Follow these steps to create a new dataset without the anomalies (the above image will help you):
- Click Select all
- Click the button on the left side of Create dataset. Read the tip to see what it does.
- Click Create dataset to create a new dataset without the 10 anomalies.
Great! Check that your anomaly-free dataset has 4,511 instances, that is, ten less than the original one. Then, create a new evaluation with this new dataset following these steps (review sections 2 and 3 in this tutorial if you need help):
- Split the anomaly-free dataset into a training and a test dataset (80/20).
- Use this new training dataset to create a single tree model with the default options.
- Create an evaluation of the new model using the test dataset created in step 1.
The following image shows the comparison for the base and the anomaly-free model:
It looks good, doesn’t it? All measures are better in the removed anomalies model. I’d like to focus on the Average Phi indicator, as it is a summary of all other indicators and has a global sense of performance. Note it has increased up 30%, from 0.36 to 0.47!
6. Summary
In this post, we have learned how a Machine Learning algorithm (the anomaly detector) helps us in cleaning the data. We have also checked how the performance of the model increased just removing 10 rows in more than 4,500 rows of dataset.
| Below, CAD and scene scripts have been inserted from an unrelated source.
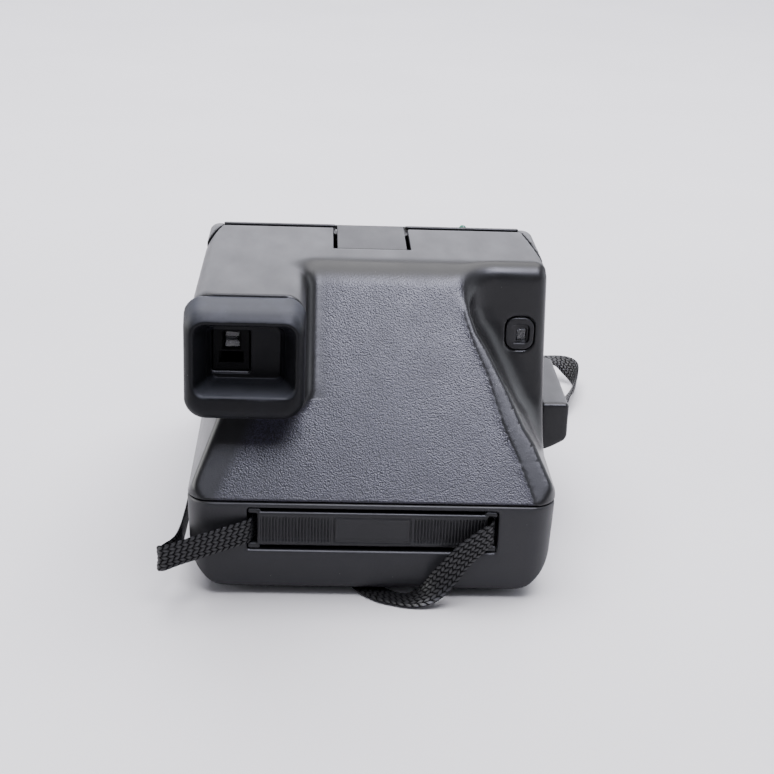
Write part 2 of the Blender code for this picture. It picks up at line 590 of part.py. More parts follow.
def build_drive():
    cylinder("drive_motor", (GEAR_X, 63.0, 42.0), 6.3, 26.0, "Y", "steel", sides=24)
    gear("motor_pinion", "motor_axis", 8, 0.0, "white_plastic")
    gear("idler_gear", "idler_axis", 18, 1.5, "white_plastic")
    gear("cam_gear", "cam_axis", 22, 1.5, "white_plastic")
    plate = box("gear_plate", (41.0, 52.6), (80.4, 81.8), (37.0, 68.0), "black_plastic")
    for name in ("idler_axis", "cam_axis"):
        spot = (GEAR_X, 78.9, JOINT_AXES[name][2])
        join(plate, cylinder(name + "_stud", spot, 1.2, 4.4, "Y", sides=16))
    arm = [(14.0, 22.0), (17.0, 22.0), (17.0, 25.6), (72.0, 25.6), (72.0, 28.2), (14.0, 28.2)]
    prism("pick_arm", arm, "X", 48.6, 50.4, "steel")
    box("main_board", (-44.0, 40.0), (99.0, 100.6), (33.5, 48.0), "circuit_board")
    for word, x in (("left", (-14.0, -9.0)), ("right", (9.0, 14.0))):
        leaf = [(22.0, 4.9), (44.0, 4.9), (44.0, 5.4), (40.0, 6.3), (36.0, 6.3), (22.0, 5.4)]
        prism("battery_contact_" + word, leaf, "X", *x, "copper")


# ---- strap --------------------------------------------------------------------------------
# Points along the strap from the left slot to the right one: x, y, z and the tilt of its width,
# 0 lying flat and 90 standing on edge. A point with no z rests on the table.
STRAP_ROUTE = [
    (-32.0, 3.85, 22.7, 90), (-35.4, 3.7, 22.7, 90), (-37.0, 2.2, 22.6, 90), (-37.5, 0.1, 22.4, 90),
    (-39.6, -1.6, 22.0, 90), (-44.5, -3.3, 21.0, 90), (-51.0, -5.0, 19.4, 90), (-58.4, -6.8, 17.5, 90),
    (-63.2, -7.6, 16.0, 90), (-65.0, -6.2, 15.2, 90), (-63.9, -4.2, 15.0, 90), (-60.9, 0.5, 15.4, 90),
    (-59.9, 10.0, 14.2, 90), (-60.0, 30.0, 10.5, 90), (-60.4, 55.0, 7.0, 90), (-60.8, 80.0, None, 90),
    (-61.2, 110.0, None, 90), (-61.6, 140.0, None, 90), (-59.0, 162.0, None, 90),
    (-46.0, 176.0, None, 90), (-20.0, 179.0, None, 90), (12.0, 180.0, None, 90),
    (38.0, 183.0, None, 90), (58.0, 193.0, None, 90), (40.0, 203.0, None, 90), (12.0, 205.5, None, 90),
    (-20.0, 206.0, None, 90), (-44.0, 209.0, None, 90), (-57.0, 219.0, None, 90),
    (-44.0, 229.0, None, 90), (-18.0, 231.0, None, 85), (12.0, 227.0, None, 70),
    (40.0, 219.0, 4.2, 40), (62.0, 210.0, 5.2, 16), (75.0, 205.5, 7.2, 5), (82.5, 203.5, 8.2, 6),
    (88.2, 201.0, 7.8, 26), (91.4, 196.5, 6.2, 56), (92.4, 190.0, None, 80), (90.8, 182.0, None, 80),
    (87.0, 173.0, None, 58), (81.0, 161.0, None, 25), (73.5, 146.0, None, 5),
    (65.5, 128.0, None, 0), (59.0, 110.0, None, 0), (49.0, 90.0, None, 0), (36.0, 71.0, None, 0),
    (22.0, 54.0, None, 0), (8.0, 38.0, None, 0), (-1.5, 22.0, None, 0), (-2.5, 8.0, None, 0),
    (3.0, 0.0, None, 0), (9.5, -3.4, 1.0, 0), (14.3, -4.6, 2.0, 16), (19.0, -5.0, 4.9, 45),
    (23.3, -4.8, 9.9, 72), (28.0, -4.0, 15.9, 86), (33.2, -2.8, 20.4, 90), (36.9, -1.0, 22.4, 90),
    (37.6, 0.8, 22.8, 90), (37.4, 2.6, 22.9, 90), (35.6, 3.8, 23.0, 90), (32.0, 3.9, 23.0, 90),
]
STRAP_STEP = 14.0              # the longest stretch between two cross-sections


def resting_height(tilt):
    """The strap's middle when its lowest side lies on the table."""
    slant = math.radians(tilt)
    return STRAP_LIFT + STRAP_WIDTH / 2 * math.sin(slant) + STRAP_THICK / 2 * math.cos(slant)


def strap_stations():
    """Points and tilts along a smooth curve through the route."""
    route = [Vector((x, y, resting_height(tilt) if z is None else z, tilt))
             for x, y, z, tilt in STRAP_ROUTE]
    route = [route[0]] + route + [route[-1]]
    stations = []
    for before, start, end, after in zip(route, route[1:], route[2:], route[3:]):
        pieces = max(1, round((end.xyz - start.xyz).length / STRAP_STEP))
        for number in range(pieces):
            t = number / pieces
            stations.append(0.5 * (2 * start + (end - before) * t
                                   + (2 * before - 5 * start + 4 * end - after) * t ** 2
                                   + (3 * start - before - 3 * end + after) * t ** 3))
    return stations + [route[-1]]


def build_strap():
    """The woven strap: a flat section carried along the route and tilted as it goes."""
    stations = strap_stations()
    shape = bmesh.new()
    rings = []
    for index, station in enumerate(stations):
        ahead = stations[min(index + 1, len(stations) - 1)].xyz
        tangent = (ahead - stations[max(index - 1, 0)].xyz).normalized()
        level = Vector((0, 0, 1)).cross(tangent).normalized()
        upright = tangent.cross(level)
        slant = math.radians(station.w)
        across = level * math.cos(slant) + upright * math.sin(slant)
        outward = tangent.cross(across)
        ring = []
        for a, b in ((-1, -1), (1, -1), (1, 1), (-1, 1)):
            corner = station.xyz + across * (a * STRAP_WIDTH / 2) + outward * (b * STRAP_THICK / 2)
            ring.append(shape.verts.new(corner * MM))
        rings.append(ring)
    for one, two in zip(rings, rings[1:]):
        for k in range(4):
            shape.faces.new((one[k], one[(k + 1) % 4], two[(k + 1) % 4], two[k]))
    shape.faces.new(rings[0][::-1])
    shape.faces.new(rings[-1])
    bmesh.ops.recalc_face_normals(shape, faces=shape.faces)
    new_object("strap", shape, "strap_nylon", None)


build_upper_shell()
build_hinge_cover()
build_base()
build_feet()
build_strap_bar()
build_viewfinder()
build_front_housing()
build_lens()
build_light_chamber()
build_flash()
build_film_door()
build_rollers()
build_door_latch()
build_grip()
build_counter()
build_drive()
build_strap()
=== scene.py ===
"""The looks of the instant camera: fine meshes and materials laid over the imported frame.

Lengths in the shape functions are millimetres in the case frame of the CAD: x = 0 is the middle
of the case, y = 0 its rear face and z = 0 the table. place() turns them into the frame's metres.
A moulding is written as a distance field, negative inside the plastic, and then meshed.
"""
import math

import bpy
import numpy as np
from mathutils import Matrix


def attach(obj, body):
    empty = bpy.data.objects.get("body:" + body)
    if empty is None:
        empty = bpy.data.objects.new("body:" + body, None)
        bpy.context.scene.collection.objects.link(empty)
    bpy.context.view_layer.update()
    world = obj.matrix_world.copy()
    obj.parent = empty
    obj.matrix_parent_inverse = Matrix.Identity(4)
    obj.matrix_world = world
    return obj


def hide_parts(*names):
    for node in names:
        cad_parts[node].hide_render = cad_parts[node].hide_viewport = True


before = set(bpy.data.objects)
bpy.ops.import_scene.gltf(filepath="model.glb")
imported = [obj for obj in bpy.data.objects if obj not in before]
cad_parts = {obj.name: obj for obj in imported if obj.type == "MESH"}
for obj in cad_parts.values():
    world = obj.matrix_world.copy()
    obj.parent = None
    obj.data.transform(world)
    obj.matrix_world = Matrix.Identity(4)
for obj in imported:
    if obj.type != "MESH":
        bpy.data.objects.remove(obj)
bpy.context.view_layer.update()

import openvdb
from mathutils import Matrix, Vector

MM = 0.001
CASE_TO_ROW = np.array((-4.95, -72.0, 0.0))

# ---- driving dimensions: the CAD's, apart from two rounder radii --------------------------
HALF_WIDTH = 57.5
CREASE_Z = 31.3
TOP_Z = 96.6
SLOPE_TOP_Y = 40.4
SHELL_FRONT_Y = 83.9
SIDE_DRAFT = 0.032
PLAN_RADIUS = 9.0              # the CAD has 8.0
WALL = 2.4
BASE_BOTTOM_Z = 2.2
BASE_TOP_Z = 31.2
BASE_ROUND = 14.0              # the CAD has 11.0
RECESS_WALL_Y = 43.0
FINDER_RIGHT_X = -21.7
FINDER_REAR_Y = 5.0
FINDER_BOTTOM_Z = 58.0
WING_GAP_X = 50.9
TONGUE_SLOT = (-13.2, 12.0)
TONGUE_GAP = 1.1
FLASH_AXIS = (88.4, 92.6)
FLASH_BORE_RADIUS = 1.8
DOOR_AXIS = (121.5, 5.0)
DOOR_BORE_RADIUS = 1.5
LENS_Z = 66.0
SLOPE_LENGTH = math.hypot(TOP_Z - CREASE_Z, SLOPE_TOP_Y)
SLOPE_SIN = SLOPE_TOP_Y / SLOPE_LENGTH
SLOPE_COS = (TOP_Z - CREASE_Z) / SLOPE_LENGTH

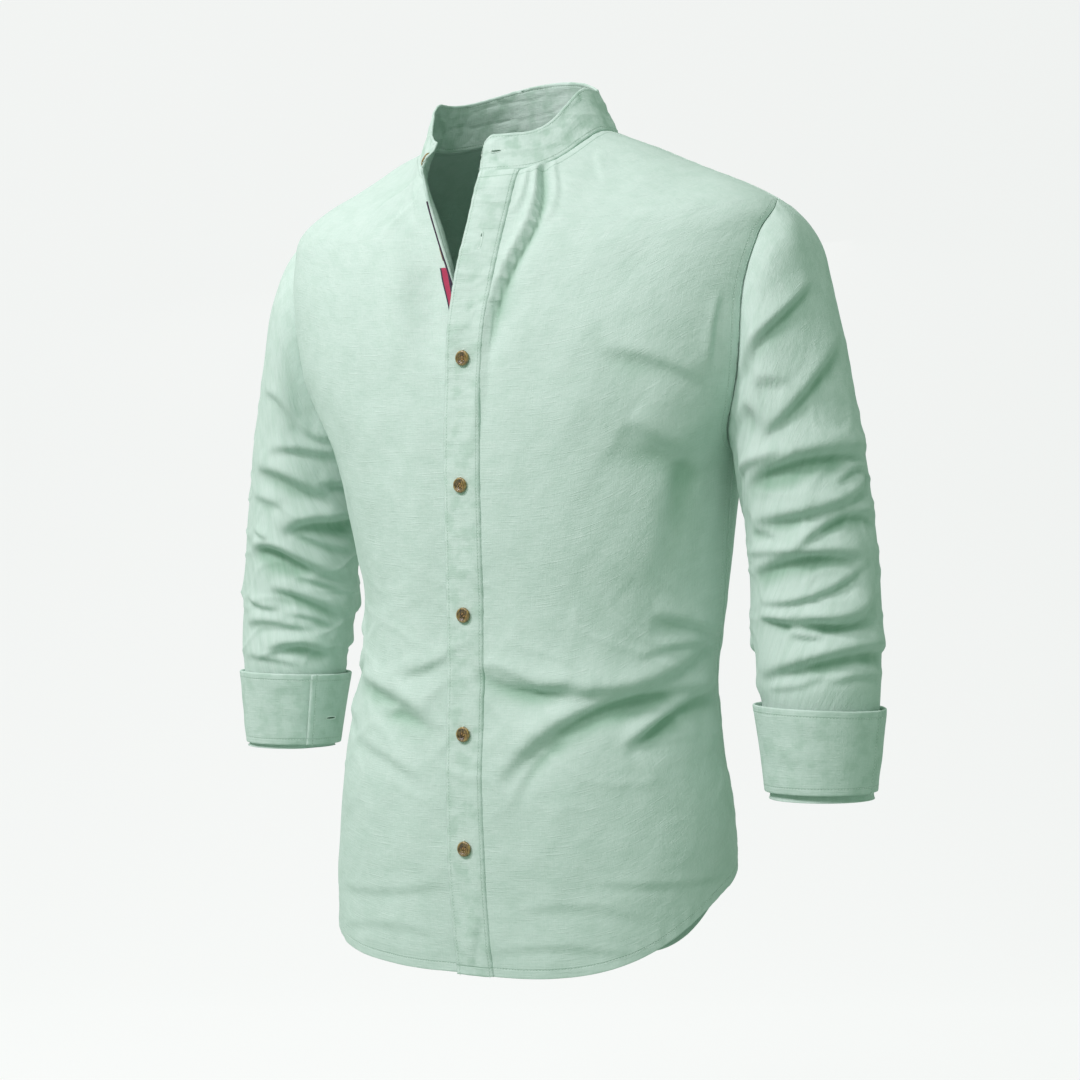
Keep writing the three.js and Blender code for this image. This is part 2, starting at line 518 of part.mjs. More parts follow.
function collarPoint(height, column) {
  const last = COLLAR_COLUMNS - COLLAR_ROLL_COLUMNS;
  const fromStart = Math.min(column / last, 1);
  const share = fromStart * (1 - 0.6 * (1 - fromStart) ** 3);
  const angle = lerp(COLLAR_LEFT_ANGLE, COLLAR_RIGHT_ANGLE, share);
  const rest = (Math.max(column - last, 0) * ROLL_WIDTH) / COLLAR_ROLL_COLUMNS;
  const fromLeft = (COLLAR_LEFT_ANGLE - angle) * COLLAR_DEGREE;
  const fromRight = ROLL_WIDTH - rest + (angle - COLLAR_RIGHT_ANGLE) * COLLAR_DEGREE;
  const fromEnd = clamp(Math.min(fromLeft, fromRight) / COLLAR_CORNER, 0, 1);
  const corner = 0.45 * (1 - Math.sqrt(1 - (1 - fromEnd) ** 2));
  let bottom = bodyPoint(angle, NECK_RING);
  let top = collarTopPoint(angle);
  if (rest > 0) {
    const along = collarTopPoint(angle - 0.4).sub(collarTopPoint(angle + 0.4)).setZ(0).normalize();
    const out = along.clone().cross(new THREE.Vector3(0, 0, 1));
    bottom = frontEdgePoint(-1, NECK_RING, ROLL_WIDTH - rest);
    top = rolled(top, along, out, COLLAR_END_TURN, rest);
    top.z -= COLLAR_END_DROP * smooth(0, ROLL_WIDTH, rest);
  }
  bottom.z += COLLAR_SEAM * (1 + COLLAR_END_RISE * smooth(0, 12, rest));
  return bottom.lerp(top, height * (1 - corner));
}
const collarHeights = count(COLLAR_ROWS + 1).map((i) => i / COLLAR_ROWS);
const collar = surfaceGrid(collarPoint, collarHeights, count(COLLAR_COLUMNS + 1), 1);
addCloth("collar_band", collar, { facing: 1, lift: COLLAR_LIFT, wall: COLLAR_WALL });

// Turned-back cuffs, each a band wrapped round the sleeve with its free end on top
const cuffTurn = 360 + CUFF_OVERLAP;
[1, -1].forEach((sign) => {
  const cuff = CUFFS[sign];
  const surface = (height, column) => {
    const share = column / CUFF_COLUMNS;
    const angle = cuff.end + cuffTurn * share;
    const point = sleevePoint(sign, angle, lerp(cuff.bottom, cuff.top, height));
    const rise = Math.sin((Math.PI * height) / 2);
    const stand = lerp(cuff.bottomStand, cuff.topStand, rise) - CUFF_OVERLAP_STEP * share;
    point.x += sign * stand * Math.cos(radians(angle));
    point.y -= stand * Math.sin(radians(angle));
    return point;
  };
  const grid = surfaceGrid(surface, [0, 0.3, 0.65, 1], count(CUFF_COLUMNS + 1), -sign);
  addCloth(sign > 0 ? "cuff_left" : "cuff_right", grid, { facing: -sign, wall: CUFF_WALL });
});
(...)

Data in the real world has very poor quality and we spend a lot of time to understand it, clean it and transform it into something useful for a Machine Learning algorithm. The good news is that we can take advantage of Machine Learning to reduce the time needed for these tasks and, even more, to automate them.
A lesson learned is that machine learning can not only be used for predictions. It is a great technology to use in the whole process of model creation and improvement. You may find some useful machine learning algorithms for selecting the best predictors, others to check when to retrain your model or to select which parameters to use in an ensemble.